DATA LINES
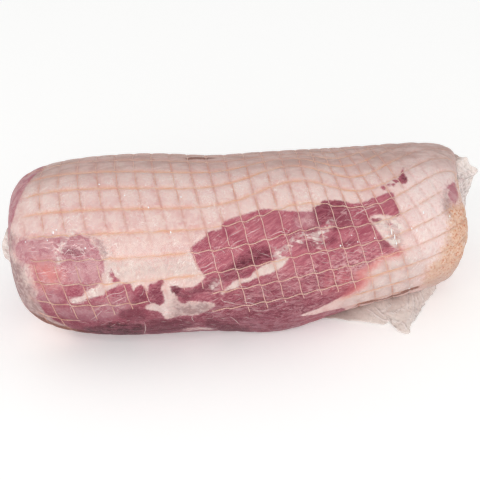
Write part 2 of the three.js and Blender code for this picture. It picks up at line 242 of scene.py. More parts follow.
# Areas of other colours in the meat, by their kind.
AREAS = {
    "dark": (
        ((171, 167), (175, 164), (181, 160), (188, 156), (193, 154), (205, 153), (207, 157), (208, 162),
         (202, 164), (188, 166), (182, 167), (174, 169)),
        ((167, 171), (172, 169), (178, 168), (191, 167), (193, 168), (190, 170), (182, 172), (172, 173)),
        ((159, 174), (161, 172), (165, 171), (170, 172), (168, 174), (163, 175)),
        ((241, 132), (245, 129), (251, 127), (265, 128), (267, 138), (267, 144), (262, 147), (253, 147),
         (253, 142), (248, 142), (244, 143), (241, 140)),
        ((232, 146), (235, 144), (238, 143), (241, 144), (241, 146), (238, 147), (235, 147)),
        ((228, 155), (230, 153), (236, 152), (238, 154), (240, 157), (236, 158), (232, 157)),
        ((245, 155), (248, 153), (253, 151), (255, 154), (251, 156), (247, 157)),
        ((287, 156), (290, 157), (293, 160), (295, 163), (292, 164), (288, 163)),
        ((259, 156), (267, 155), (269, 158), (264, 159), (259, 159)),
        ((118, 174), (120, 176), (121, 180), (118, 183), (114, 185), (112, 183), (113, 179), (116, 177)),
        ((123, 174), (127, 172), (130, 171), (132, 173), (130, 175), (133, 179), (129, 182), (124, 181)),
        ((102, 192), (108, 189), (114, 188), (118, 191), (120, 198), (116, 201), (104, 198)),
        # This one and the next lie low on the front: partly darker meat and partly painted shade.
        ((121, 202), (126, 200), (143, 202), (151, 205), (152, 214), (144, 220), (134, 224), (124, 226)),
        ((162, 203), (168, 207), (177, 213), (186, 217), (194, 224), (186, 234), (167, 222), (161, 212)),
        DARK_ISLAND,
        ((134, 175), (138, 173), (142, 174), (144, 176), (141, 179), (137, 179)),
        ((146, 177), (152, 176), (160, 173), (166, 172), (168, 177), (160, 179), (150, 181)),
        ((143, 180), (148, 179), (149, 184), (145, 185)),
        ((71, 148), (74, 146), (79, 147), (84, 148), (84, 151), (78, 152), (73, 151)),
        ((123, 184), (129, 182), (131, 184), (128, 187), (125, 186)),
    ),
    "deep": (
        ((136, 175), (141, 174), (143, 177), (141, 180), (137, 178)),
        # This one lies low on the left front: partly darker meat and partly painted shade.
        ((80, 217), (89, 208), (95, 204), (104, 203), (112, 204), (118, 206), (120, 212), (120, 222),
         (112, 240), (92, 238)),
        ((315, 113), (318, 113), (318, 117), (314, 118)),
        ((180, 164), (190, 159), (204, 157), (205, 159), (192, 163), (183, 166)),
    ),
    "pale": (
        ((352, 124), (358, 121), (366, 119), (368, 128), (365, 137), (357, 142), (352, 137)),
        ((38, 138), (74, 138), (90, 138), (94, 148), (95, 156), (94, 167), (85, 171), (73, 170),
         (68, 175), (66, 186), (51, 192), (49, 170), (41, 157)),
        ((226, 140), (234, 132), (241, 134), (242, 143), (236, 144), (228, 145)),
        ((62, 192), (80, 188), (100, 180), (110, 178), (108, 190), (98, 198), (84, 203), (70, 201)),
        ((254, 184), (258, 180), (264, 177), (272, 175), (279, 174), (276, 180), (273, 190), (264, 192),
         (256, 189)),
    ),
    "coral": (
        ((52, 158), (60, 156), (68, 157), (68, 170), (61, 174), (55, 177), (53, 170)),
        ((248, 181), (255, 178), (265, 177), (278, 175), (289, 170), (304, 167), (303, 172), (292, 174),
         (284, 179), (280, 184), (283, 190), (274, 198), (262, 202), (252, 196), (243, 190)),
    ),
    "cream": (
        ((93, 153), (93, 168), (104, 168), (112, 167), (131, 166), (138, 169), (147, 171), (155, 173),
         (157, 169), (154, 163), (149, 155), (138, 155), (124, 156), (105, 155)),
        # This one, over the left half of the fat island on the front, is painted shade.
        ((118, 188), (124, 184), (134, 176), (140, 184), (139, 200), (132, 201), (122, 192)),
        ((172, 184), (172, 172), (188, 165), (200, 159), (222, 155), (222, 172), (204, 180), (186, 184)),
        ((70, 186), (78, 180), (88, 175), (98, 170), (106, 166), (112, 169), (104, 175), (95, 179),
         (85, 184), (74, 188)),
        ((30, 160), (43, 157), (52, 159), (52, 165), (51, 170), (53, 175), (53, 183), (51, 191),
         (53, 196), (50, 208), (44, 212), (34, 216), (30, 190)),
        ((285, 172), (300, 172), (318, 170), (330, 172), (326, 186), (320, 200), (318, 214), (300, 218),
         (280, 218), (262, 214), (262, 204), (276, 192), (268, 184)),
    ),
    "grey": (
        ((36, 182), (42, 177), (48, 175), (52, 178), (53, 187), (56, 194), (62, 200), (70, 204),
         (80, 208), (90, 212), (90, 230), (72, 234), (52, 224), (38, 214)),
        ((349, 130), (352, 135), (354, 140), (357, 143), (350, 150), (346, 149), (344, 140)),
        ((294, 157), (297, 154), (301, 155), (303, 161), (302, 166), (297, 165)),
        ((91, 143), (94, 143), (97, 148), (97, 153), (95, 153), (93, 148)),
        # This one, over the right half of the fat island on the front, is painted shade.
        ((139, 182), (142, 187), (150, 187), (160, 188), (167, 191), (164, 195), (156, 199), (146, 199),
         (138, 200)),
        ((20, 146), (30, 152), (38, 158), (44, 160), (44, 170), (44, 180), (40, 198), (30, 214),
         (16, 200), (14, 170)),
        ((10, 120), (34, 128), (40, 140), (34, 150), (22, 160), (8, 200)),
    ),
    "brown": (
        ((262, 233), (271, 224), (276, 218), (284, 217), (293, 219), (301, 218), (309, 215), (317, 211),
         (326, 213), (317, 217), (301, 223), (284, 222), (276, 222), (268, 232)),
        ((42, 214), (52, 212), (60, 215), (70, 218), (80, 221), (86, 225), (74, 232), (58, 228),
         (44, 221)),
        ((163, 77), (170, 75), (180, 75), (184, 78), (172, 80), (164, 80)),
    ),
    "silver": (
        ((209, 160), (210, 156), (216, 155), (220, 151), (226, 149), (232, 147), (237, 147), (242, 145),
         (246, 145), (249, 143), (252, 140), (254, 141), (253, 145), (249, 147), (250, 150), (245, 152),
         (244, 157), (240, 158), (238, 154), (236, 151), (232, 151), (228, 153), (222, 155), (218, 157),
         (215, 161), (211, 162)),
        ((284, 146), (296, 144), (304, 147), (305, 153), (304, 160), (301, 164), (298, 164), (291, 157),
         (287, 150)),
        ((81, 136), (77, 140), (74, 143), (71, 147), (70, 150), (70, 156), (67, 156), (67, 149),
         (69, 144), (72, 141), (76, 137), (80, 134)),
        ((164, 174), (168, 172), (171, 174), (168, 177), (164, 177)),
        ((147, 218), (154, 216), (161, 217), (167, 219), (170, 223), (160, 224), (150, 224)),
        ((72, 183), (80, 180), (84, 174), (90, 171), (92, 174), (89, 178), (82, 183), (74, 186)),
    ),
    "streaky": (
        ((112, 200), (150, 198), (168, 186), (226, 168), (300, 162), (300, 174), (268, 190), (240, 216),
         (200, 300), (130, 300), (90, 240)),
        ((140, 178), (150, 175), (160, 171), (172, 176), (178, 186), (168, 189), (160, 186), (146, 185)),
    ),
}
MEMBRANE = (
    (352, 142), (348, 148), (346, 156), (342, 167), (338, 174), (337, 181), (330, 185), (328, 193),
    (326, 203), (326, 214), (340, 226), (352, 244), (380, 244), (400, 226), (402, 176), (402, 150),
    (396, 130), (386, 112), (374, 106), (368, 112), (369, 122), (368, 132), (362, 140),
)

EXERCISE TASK
Make an exact copy of every line in the data.

OUTPUT OF THE TASK
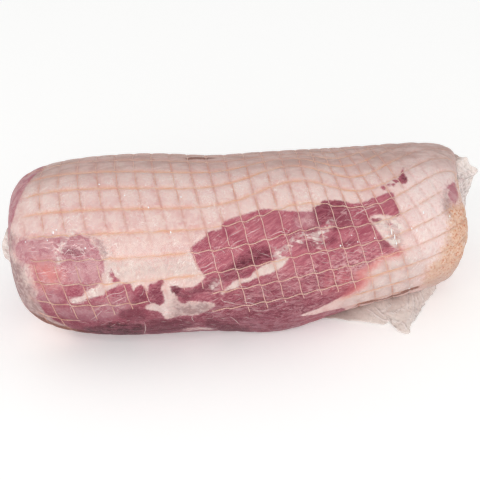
Write part 2 of the three.js and Blender code for this picture. It picks up at line 242 of scene.py. More parts follow.
# Areas of other colours in the meat, by their kind.
AREAS = {
    "dark": (
        ((171, 167), (175, 164), (181, 160), (188, 156), (193, 154), (205, 153), (207, 157), (208, 162),
         (202, 164), (188, 166), (182, 167), (174, 169)),
        ((167, 171), (172, 169), (178, 168), (191, 167), (193, 168), (190, 170), (182, 172), (172, 173)),
        ((159, 174), (161, 172), (165, 171), (170, 172), (168, 174), (163, 175)),
        ((241, 132), (245, 129), (251, 127), (265, 128), (267, 138), (267, 144), (262, 147), (253, 147),
         (253, 142), (248, 142), (244, 143), (241, 140)),
        ((232, 146), (235, 144), (238, 143), (241, 144), (241, 146), (238, 147), (235, 147)),
        ((228, 155), (230, 153), (236, 152), (238, 154), (240, 157), (236, 158), (232, 157)),
        ((245, 155), (248, 153), (253, 151), (255, 154), (251, 156), (247, 157)),
        ((287, 156), (290, 157), (293, 160), (295, 163), (292, 164), (288, 163)),
        ((259, 156), (267, 155), (269, 158), (264, 159), (259, 159)),
        ((118, 174), (120, 176), (121, 180), (118, 183), (114, 185), (112, 183), (113, 179), (116, 177)),
        ((123, 174), (127, 172), (130, 171), (132, 173), (130, 175), (133, 179), (129, 182), (124, 181)),
        ((102, 192), (108, 189), (114, 188), (118, 191), (120, 198), (116, 201), (104, 198)),
        # This one and the next lie low on the front: partly darker meat and partly painted shade.
        ((121, 202), (126, 200), (143, 202), (151, 205), (152, 214), (144, 220), (134, 224), (124, 226)),
        ((162, 203), (168, 207), (177, 213), (186, 217), (194, 224), (186, 234), (167, 222), (161, 212)),
        DARK_ISLAND,
        ((134, 175), (138, 173), (142, 174), (144, 176), (141, 179), (137, 179)),
        ((146, 177), (152, 176), (160, 173), (166, 172), (168, 177), (160, 179), (150, 181)),
        ((143, 180), (148, 179), (149, 184), (145, 185)),
        ((71, 148), (74, 146), (79, 147), (84, 148), (84, 151), (78, 152), (73, 151)),
        ((123, 184), (129, 182), (131, 184), (128, 187), (125, 186)),
    ),
    "deep": (
        ((136, 175), (141, 174), (143, 177), (141, 180), (137, 178)),
        # This one lies low on the left front: partly darker meat and partly painted shade.
        ((80, 217), (89, 208), (95, 204), (104, 203), (112, 204), (118, 206), (120, 212), (120, 222),
         (112, 240), (92, 238)),
        ((315, 113), (318, 113), (318, 117), (314, 118)),
        ((180, 164), (190, 159), (204, 157), (205, 159), (192, 163), (183, 166)),
    ),
    "pale": (
        ((352, 124), (358, 121), (366, 119), (368, 128), (365, 137), (357, 142), (352, 137)),
        ((38, 138), (74, 138), (90, 138), (94, 148), (95, 156), (94, 167), (85, 171), (73, 170),
         (68, 175), (66, 186), (51, 192), (49, 170), (41, 157)),
        ((226, 140), (234, 132), (241, 134), (242, 143), (236, 144), (228, 145)),
        ((62, 192), (80, 188), (100, 180), (110, 178), (108, 190), (98, 198), (84, 203), (70, 201)),
        ((254, 184), (258, 180), (264, 177), (272, 175), (279, 174), (276, 180), (273, 190), (264, 192),
         (256, 189)),
    ),
    "coral": (
        ((52, 158), (60, 156), (68, 157), (68, 170), (61, 174), (55, 177), (53, 170)),
        ((248, 181), (255, 178), (265, 177), (278, 175), (289, 170), (304, 167), (303, 172), (292, 174),
         (284, 179), (280, 184), (283, 190), (274, 198), (262, 202), (252, 196), (243, 190)),
    ),
    "cream": (
        ((93, 153), (93, 168), (104, 168), (112, 167), (131, 166), (138, 169), (147, 171), (155, 173),
         (157, 169), (154, 163), (149, 155), (138, 155), (124, 156), (105, 155)),
        # This one, over the left half of the fat island on the front, is painted shade.
        ((118, 188), (124, 184), (134, 176), (140, 184), (139, 200), (132, 201), (122, 192)),
        ((172, 184), (172, 172), (188, 165), (200, 159), (222, 155), (222, 172), (204, 180), (186, 184)),
        ((70, 186), (78, 180), (88, 175), (98, 170), (106, 166), (112, 169), (104, 175), (95, 179),
         (85, 184), (74, 188)),
        ((30, 160), (43, 157), (52, 159), (52, 165), (51, 170), (53, 175), (53, 183), (51, 191),
         (53, 196), (50, 208), (44, 212), (34, 216), (30, 190)),
        ((285, 172), (300, 172), (318, 170), (330, 172), (326, 186), (320, 200), (318, 214), (300, 218),
         (280, 218), (262, 214), (262, 204), (276, 192), (268, 184)),
    ),
    "grey": (
        ((36, 182), (42, 177), (48, 175), (52, 178), (53, 187), (56, 194), (62, 200), (70, 204),
         (80, 208), (90, 212), (90, 230), (72, 234), (52, 224), (38, 214)),
        ((349, 130), (352, 135), (354, 140), (357, 143), (350, 150), (346, 149), (344, 140)),
        ((294, 157), (297, 154), (301, 155), (303, 161), (302, 166), (297, 165)),
        ((91, 143), (94, 143), (97, 148), (97, 153), (95, 153), (93, 148)),
        # This one, over the right half of the fat island on the front, is painted shade.
        ((139, 182), (142, 187), (150, 187), (160, 188), (167, 191), (164, 195), (156, 199), (146, 199),
         (138, 200)),
        ((20, 146), (30, 152), (38, 158), (44, 160), (44, 170), (44, 180), (40, 198), (30, 214),
         (16, 200), (14, 170)),
        ((10, 120), (34, 128), (40, 140), (34, 150), (22, 160), (8, 200)),
    ),
    "brown": (
        ((262, 233), (271, 224), (276, 218), (284, 217), (293, 219), (301, 218), (309, 215), (317, 211),
         (326, 213), (317, 217), (301, 223), (284, 222), (276, 222), (268, 232)),
        ((42, 214), (52, 212), (60, 215), (70, 218), (80, 221), (86, 225), (74, 232), (58, 228),
         (44, 221)),
        ((163, 77), (170, 75), (180, 75), (184, 78), (172, 80), (164, 80)),
    ),
    "silver": (
        ((209, 160), (210, 156), (216, 155), (220, 151), (226, 149), (232, 147), (237, 147), (242, 145),
         (246, 145), (249, 143), (252, 140), (254, 141), (253, 145), (249, 147), (250, 150), (245, 152),
         (244, 157), (240, 158), (238, 154), (236, 151), (232, 151), (228, 153), (222, 155), (218, 157),
         (215, 161), (211, 162)),
        ((284, 146), (296, 144), (304, 147), (305, 153), (304, 160), (301, 164), (298, 164), (291, 157),
         (287, 150)),
        ((81, 136), (77, 140), (74, 143), (71, 147), (70, 150), (70, 156), (67, 156), (67, 149),
         (69, 144), (72, 141), (76, 137), (80, 134)),
        ((164, 174), (168, 172), (171, 174), (168, 177), (164, 177)),
        ((147, 218), (154, 216), (161, 217), (167, 219), (170, 223), (160, 224), (150, 224)),
        ((72, 183), (80, 180), (84, 174), (90, 171), (92, 174), (89, 178), (82, 183), (74, 186)),
    ),
    "streaky": (
        ((112, 200), (150, 198), (168, 186), (226, 168), (300, 162), (300, 174), (268, 190), (240, 216),
         (200, 300), (130, 300), (90, 240)),
        ((140, 178), (150, 175), (160, 171), (172, 176), (178, 186), (168, 189), (160, 186), (146, 185)),
    ),
}
MEMBRANE = (
    (352, 142), (348, 148), (346, 156), (342, 167), (338, 174), (337, 181), (330, 185), (328, 193),
    (326, 203), (326, 214), (340, 226), (352, 244), (380, 244), (400, 226), (402, 176), (402, 150),
    (396, 130), (386, 112), (374, 106), (368, 112), (369, 122), (368, 132), (362, 140),
)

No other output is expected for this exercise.